Explore voice biometrics for secure authentication. The API can generate a voiceprint from a short enrollment phrase and later verify the user’s identity during sensitive actions like payments.

Integrate with other AI services - computer vision, recommendation engines, or knowledge graphs - to enrich the conversational experience. For example, combine image recognition results with voice prompts to create a hands-free shopping assistant.

What is the SoundHound Automation API?

The SoundHound Automation API is a unified REST interface that automates intent registration, model training, and deployment, allowing developers to build voice apps with minimal boilerplate.

How do I obtain API keys?

Create a developer account, request Automation API access, and generate a public and a server key from the dashboard. Assign permissions based on your use case.

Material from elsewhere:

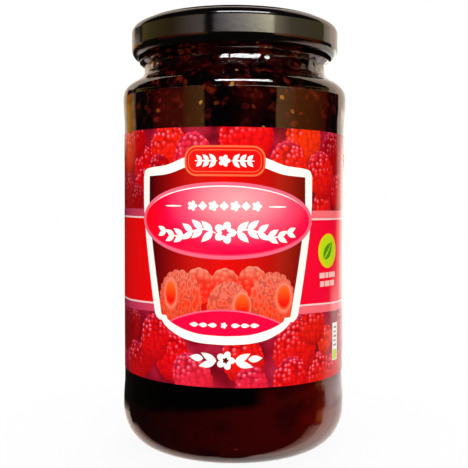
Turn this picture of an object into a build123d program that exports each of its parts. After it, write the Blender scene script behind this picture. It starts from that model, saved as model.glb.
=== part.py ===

Can I test voice interactions locally?

Yes. The SoundHound SDK includes a test harness that lets you feed prerecorded audio files and mock API responses, enabling offline unit testing.

What monitoring tools are available?

The SoundHound console provides real-time dashboards for latency, error rates, and intent distribution, plus alerting thresholds you can configure.

How do I add multi-language support?

Declare the desired language code in the request header and upload localized SSML responses. The Automation API will route queries to the appropriate language model.

What would I do differently next time?

I would prototype the conversation flow with a low-code tool before writing any code, and I would set up automated performance monitoring from day one to catch latency regressions early.